• [Data]
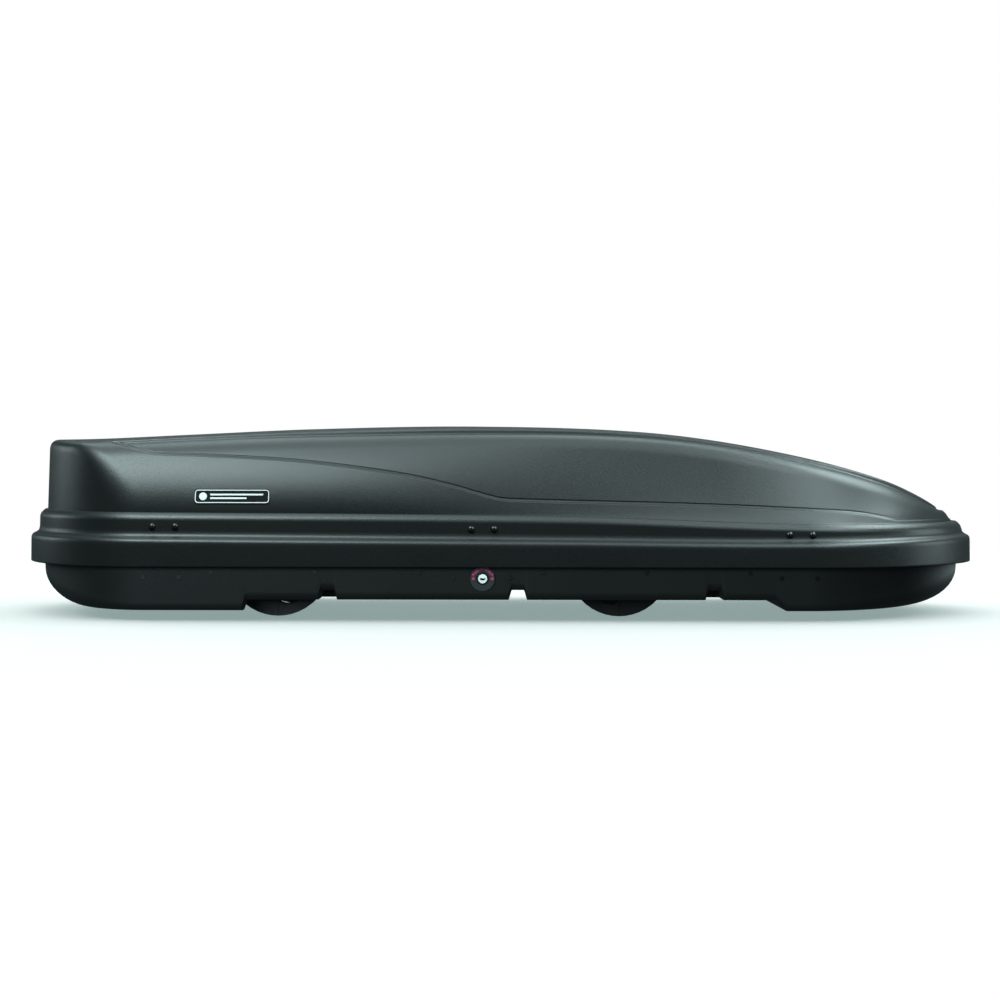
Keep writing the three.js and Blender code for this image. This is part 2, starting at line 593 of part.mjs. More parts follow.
// ---------------------------------------------------------------- lock
function addLock() {
  const at = [LOCK.x, LOCK.z];
  const ring = combine([rod("y", LOCK.ring, -345.6, -342.4, at, 32)], [rod("y", 12.6, -350, -340, at, 24)]);
  addPart("lock_ring", ring, RING_GREY);
  const sleeve = rod("y", 11.8, -346, -323, at, 24);
  const flange = block([LOCK.x - 20, LOCK.x + 20], [-334.5, -331], [LOCK.z - 16, LOCK.z + 11.5]);
  const bores = [rod("y", LOCK.barrel + 0.4, -350, -327, at, 24), rod("y", LOCK.shaft + 0.4, -350, -320, at)];
  addPart("lock_housing", combine([sleeve, flange], bores), CLAMP_BLACK);
  const barrel = rod("y", LOCK.barrel, -347.5, -327.4, at, 24);
  const shaft = rod("y", LOCK.shaft, -328, -320, at);
  const slot = block([LOCK.x - 4.5, LOCK.x + 4.5], [-350, -341], [LOCK.z - 1, LOCK.z + 1]);
  addPart("lock_barrel", combine([barrel, shaft], [slot]), STEEL);
  const arm = new THREE.Group();
  arm.position.set(LOCK.x, 0, LOCK.z);
  arm.rotation.y = -Math.PI / 4;
  box.add(arm);
  const lever = block([-5, 5], [-319.6, -317], [-7, CAM_ARM + 4]);
  addPart("lock_cam", combine([lever, rod("y", 2.5, -334, -318, [0, CAM_ARM])]), ZINC, arm);

  const guide = block([-610, 520], [-337.5, -326], [94.4, 118]);
  const inside = block([-620, 530], [-335.5, -320], [96.2, 116.2]);
  const camGap = block([LOCK.x - 34, LOCK.x + 34], [-340, -320], [90, 97]);
  const hookGap = block([LOCK.x - 58, LOCK.x - 38 + BAR_TRAVEL], [-334, -320], [110, 120]);
  addPart("lock_bar_guide", combine([guide], [inside, camGap, hookGap]), ZINC);
  const strip = block([STATIONS.rear - 60, STATIONS.front + 20], [-333.2, -330.2], [96.8, 115.4]);
  const fork = block([LOCK.x - 17 - 3.4, LOCK.x - 17 + 3.4], [-340, -320], [90, 110.2]);
  addPart("lock_bar", combine([strip], [fork]), STEEL);
  for (const [end, x] of Object.entries(STATIONS)) {
    const post = block([x - 56, x - 41], [-329.9, -327.4], [98, 144]);
    const nose = block([x - 43, x - 9], [-329.9, -327.4], [134, 144]);
    addPart(`latch_hook_${end}`, combine([post, nose]), STEEL);
    addPart(`striker_${end}`, striker(x), ZINC);
  }
}

// The lid's catch: a bracket off the band's inside, with a pin that the hook slides over.
function striker(x) {
  const ledge = lowerLedge(x);
  const bracket = [
    [-insetY(29), ledge + 8], [-insetY(29), ledge + 24], [-insetY(31), ledge + 24], [-insetY(31), ledge + 18],
    [-318, ledge + 10], [-318, STRIKER_Z - 6], [-320, STRIKER_Z - 6], [-320, ledge + 8],
  ];
  const plate = plateYZ(bracket.reverse(), x - 12, x + 12);
  return combine([plate, rod("y", 3.5, -334, -319, [x, STRIKER_Z])]);
}

// ---------------------------------------------------------------- lid struts
// The two ends lie on one circle round the hinge axis, so the strut turns by half the lid's angle.
function strutEnd(angle) {
  const [out, up] = [STRUT_RADIUS * Math.cos(angle), STRUT_RADIUS * Math.sin(angle)];
  return new THREE.Vector2(HINGE.y - out, HINGE.z + up);
}

function addStruts() {
  const foot = strutEnd(STRUT_LOW);
  const head = strutEnd(STRUT_HIGH);
  const length = head.distanceTo(foot);
  const tilt = Math.atan2(head.y - foot.y, head.x - foot.x);
  for (const [end, x] of Object.entries(STRUTS)) {
    const strut = new THREE.Group();
    strut.position.set(x, foot.x, foot.y);
    strut.rotation.x = tilt;
    box.add(strut);
    const eye = (at, r) => rod("x", r, -5, 5, [at, 0]);
    const bore = 4.4;
    const tube = rod("y", 8, 6, 118, [0, 0], 20);
    const tubeCuts = [eye(0, 3.4), rod("y", bore, 20, 130, [0, 0])];
    addPart(`strut_tube_${end}`, combine([tube, eye(0, 8)], tubeCuts), BASE_BLACK, strut);
    const link = block([-4, 4], [length - 14, length + 9], [-7, 7]);
    const [slotLow, slotHigh] = [length - 3.8, length + 3.8];
    const slide = [eye(slotLow, 3.4), eye(slotHigh, 3.4), block([-5, 5], [slotLow, slotHigh], [-3.4, 3.4])];
    addPart(`strut_rod_${end}`, combine([rod("y", 4, 24, length - 12, [0, 0]), link], slide), STEEL, strut);

    const floor = (end === "front" ? FLOOR_MIDDLE : FLOOR_END) + WALL + 0.4;
    const base = block([x - 8, x + 22], [foot.x - 20, foot.x + 20], [floor, floor + 3]);
    const ear = block([x + 8.5, x + 11.5], [foot.x - 9, foot.x + 9], [floor, foot.y + 9]);
    const pin = rod("x", 3, x - 7, x + 9, [foot.x, foot.y]);
    addPart(`strut_foot_${end}`, combine([base, ear, pin]), ZINC);

    const wallAt = (z) => lidSideY(x, z, WALL) - 1.6;
    const [under, over] = [head.y - 14, head.y + 14];
    const pad = plateYZ(
      [[wallAt(under) - 6, under], [wallAt(under), under], [wallAt(over), over], [wallAt(over) - 6, over]],
      x + 5,
      x + 25,
    );
    const arm = block([x + 8.5, x + 11.5], [head.x - 9, wallAt(over) - 1], [head.y - 9, head.y + 9]);
    const stud = rod("x", 3, x - 7, x + 9, [head.x, head.y]);
    addPart(`strut_head_${end}`, combine([arm, pad, stud]), ZINC);
  }
}

// ---------------------------------------------------------------- badge
// A plain plate on the lid's right side, lying along its slope.
function addBadge() {
  const [x, z, rise] = [-517, 239, 14];
  const across = lidSideY(x, z + rise, 0) - lidSideY(x, z - rise, 0);
  const badge = addPart("badge", new THREE.BoxGeometry(148, 1.6, 30), BADGE_BLACK);
  badge.position.set(x, -lidSideY(x, z, 0) - 1.3, z);
  badge.rotation.x = Math.atan2(across, 2 * rise);
}

addPart("lid_shell", toGeometry(toSolid(lidShell())), LID_GREY);
addPart("base_shell", lowerShell(), BASE_BLACK);
addPart("rail_left", rail(BAR_Y), STEEL);
addPart("rail_right", rail(-BAR_Y), STEEL);
addClamps();
addHinges();
addLock();
addStruts();
addBadge();

export default box;
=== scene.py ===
# Looks for a roof cargo box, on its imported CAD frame. The shells are worked out in millimetres and
# built in metres: +X is the car's forward direction, +Y its left, +Z up. The lock side faces -Y.
import json
import math

import bmesh
import bpy
import numpy as np
from mathutils import Matrix, Vector

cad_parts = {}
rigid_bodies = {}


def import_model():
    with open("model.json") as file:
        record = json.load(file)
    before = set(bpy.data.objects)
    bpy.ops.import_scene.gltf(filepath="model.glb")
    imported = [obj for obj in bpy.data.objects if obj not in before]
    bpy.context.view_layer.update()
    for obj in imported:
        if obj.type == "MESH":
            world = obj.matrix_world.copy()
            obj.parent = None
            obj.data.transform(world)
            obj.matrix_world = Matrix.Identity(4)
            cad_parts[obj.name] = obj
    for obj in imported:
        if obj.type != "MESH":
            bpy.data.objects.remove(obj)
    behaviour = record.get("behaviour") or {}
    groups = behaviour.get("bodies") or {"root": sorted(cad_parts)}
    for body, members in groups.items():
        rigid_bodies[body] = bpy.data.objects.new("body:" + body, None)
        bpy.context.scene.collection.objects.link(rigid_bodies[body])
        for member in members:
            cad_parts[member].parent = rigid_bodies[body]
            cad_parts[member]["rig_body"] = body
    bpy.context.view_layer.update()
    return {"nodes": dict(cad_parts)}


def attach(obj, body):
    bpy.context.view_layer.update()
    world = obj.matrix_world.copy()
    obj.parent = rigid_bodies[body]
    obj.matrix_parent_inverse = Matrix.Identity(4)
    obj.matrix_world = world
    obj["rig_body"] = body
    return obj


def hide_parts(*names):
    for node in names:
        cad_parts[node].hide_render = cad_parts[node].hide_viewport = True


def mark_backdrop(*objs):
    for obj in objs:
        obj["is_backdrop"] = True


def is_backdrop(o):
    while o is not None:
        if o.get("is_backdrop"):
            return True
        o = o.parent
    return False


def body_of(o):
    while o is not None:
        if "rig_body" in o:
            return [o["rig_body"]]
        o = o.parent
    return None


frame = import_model()

MM = 0.001

# ---------------------------------------------------------------- dimensions shared with the CAD
NOSE_END, TAIL_END = 975, -968
HALF_WIDTH = 370
NOSE_START, NOSE_POWER = 600, 1.75
TAIL_START, TAIL_POWER = -690, 1.85
WALL = 4
SKIRT_BOTTOM = 104
BODY_INSET = 34
NOSE_EASE = 75  # how far either way the start of the nose's turn is eased
EASE_STEPS = (-1, -0.75, -0.5, -0.25, 0, 0.25, 0.5, 0.75, 1)
EASE_GONE, EASE_FADE = NOSE_END - 80, 200  # no easing past here, and full easing this far behind it
BODY_DRAFT = 0.03
SIDE_CLEAR = 16  # keeps the end walls' surface outside the leaning sides, along the straight part
REAR_FALL, REAR_POWER = 85, 1.8  # how the sides lean in at the rear
FRONT_FALL, FRONT_POWER = 62, 0.8  # and at the front
NOSE_FALL = 50  # more lean round the nose
LEAN_CHANGE = (-350, 800)  # from the rear's lean to the front's: where it starts, and its length
NOSE_CHANGE = (430, 480)  # the same for the nose's added lean
CHEEK_HEIGHT = 160
SIDE_WEIGHT = 0.87  # turns a distance along Y into about one square to the leaning sides
SHOULDER = 28
CORNER = 20
ROOF_CROWN, CROWN_HALF = 10, 250  # the roof falls this much, this far from its centre line
ROOF_INSET = 0.15  # keeps the finer roof inside the CAD's coarser one
STEP, STEP_HALF = 3, 1.5  # the panels' height over the recessed flank, and half its slope's width
STEP_REAR = (-800, 25)  # where the crease's step comes in
STEP_FRONT = (700, 90)  # and where it goes out
PANEL_STEP, PANEL_FADE = 3, 45  # more height of the roof panel's edge, and how far it reaches down
PANEL_SHARE = 0.7  # the roof panel's half width as a share of the body's
PANEL_TAPER, PANEL_POWER = (560, 345), 2.1  # where the panel's front narrows to a point, and how
GROOVE, GROOVE_HALF = 1.1, 2  # depth and half width of the fine groove at the foot of both steps

BOWL_INSET = 29  # the wall's foot, which is 1 mm further in than its top
FLOOR_END, FLOOR_MIDDLE = 19, 40
CORNER_OUT, CORNER_UP = (16, 105), (16, 74)  # the lower corner's radii along the sides and at the ends
RECESS_FRONT, RECESS_REAR, RECESS_REAR_EDGE = 543, -570, -490
RECESS_EDGE_HALF = 300  # the recess reaches less far to the rear outside this
SLOPE_FRONT, SLOPE_REAR, SLOPE_RIB = 11, 6, 5.5  # lengths of the recess's and grooves' sloping ends
RIB_DEPTH, RIB_HALF, RIB_END = 19, 12, 16
RIBS = [(415, 228), (35, 0), (-332, 228)]  # x, and how near the groove comes to the centre line
BAR_X = {"front": 210, "rear": -413}
BAR_Y = {"left": 190, "right": -190}
CLAMP_SHORT, CLAMP_LONG, CLAMP_HALF = 77, 133, 26  # a clamp's opening in the floor, from its bar
CLAMP_CUT = (30, 60)  # heights that it's cut through
LOCK_X, LOCK_Z = -33, 82
HOLE_RADIUS, HOLE_Y = 12.4, (-355, -325)  # the lock's hole through the lower shell's wall
PRINT_Y, KEYWAY_SHADE_Y = -345.62, -347.5  # PRINT_Y, KEYWAY_SHADE_Y = -345.62, -347.5 # the faces of the lock's ring and barrel, where the print and the painted keyway shade sit
STATIONS = [-646, -33, 579]
RIVET_GAP = 22  # half the distance between a pair of the lid's rivets
RIVET_DROP = 3  # how far they sit below the band's middle
BASE_RIVET_Y = -342
BADGE_X, BADGE_Z, BADGE_HALF = -517, 239, 14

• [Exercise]
Going down the listing above, begin printing at the line with "const wallAt = (z)" and finish with the line with "obj.matrix_world = Matrix.Identity(4)", exactly as they appear.

• [Task output]
    const wallAt = (z) => lidSideY(x, z, WALL) - 1.6;
    const [under, over] = [head.y - 14, head.y + 14];
    const pad = plateYZ(
      [[wallAt(under) - 6, under], [wallAt(under), under], [wallAt(over), over], [wallAt(over) - 6, over]],
      x + 5,
      x + 25,
    );
    const arm = block([x + 8.5, x + 11.5], [head.x - 9, wallAt(over) - 1], [head.y - 9, head.y + 9]);
    const stud = rod("x", 3, x - 7, x + 9, [head.x, head.y]);
    addPart(`strut_head_${end}`, combine([arm, pad, stud]), ZINC);
  }
}

// ---------------------------------------------------------------- badge
// A plain plate on the lid's right side, lying along its slope.
function addBadge() {
  const [x, z, rise] = [-517, 239, 14];
  const across = lidSideY(x, z + rise, 0) - lidSideY(x, z - rise, 0);
  const badge = addPart("badge", new THREE.BoxGeometry(148, 1.6, 30), BADGE_BLACK);
  badge.position.set(x, -lidSideY(x, z, 0) - 1.3, z);
  badge.rotation.x = Math.atan2(across, 2 * rise);
}

addPart("lid_shell", toGeometry(toSolid(lidShell())), LID_GREY);
addPart("base_shell", lowerShell(), BASE_BLACK);
addPart("rail_left", rail(BAR_Y), STEEL);
addPart("rail_right", rail(-BAR_Y), STEEL);
addClamps();
addHinges();
addLock();
addStruts();
addBadge();

export default box;
=== scene.py ===
# Looks for a roof cargo box, on its imported CAD frame. The shells are worked out in millimetres and
# built in metres: +X is the car's forward direction, +Y its left, +Z up. The lock side faces -Y.
import json
import math

import bmesh
import bpy
import numpy as np
from mathutils import Matrix, Vector

cad_parts = {}
rigid_bodies = {}


def import_model():
    with open("model.json") as file:
        record = json.load(file)
    before = set(bpy.data.objects)
    bpy.ops.import_scene.gltf(filepath="model.glb")
    imported = [obj for obj in bpy.data.objects if obj not in before]
    bpy.context.view_layer.update()
    for obj in imported:
        if obj.type == "MESH":
            world = obj.matrix_world.copy()
            obj.parent = None
            obj.data.transform(world)
            obj.matrix_world = Matrix.Identity(4)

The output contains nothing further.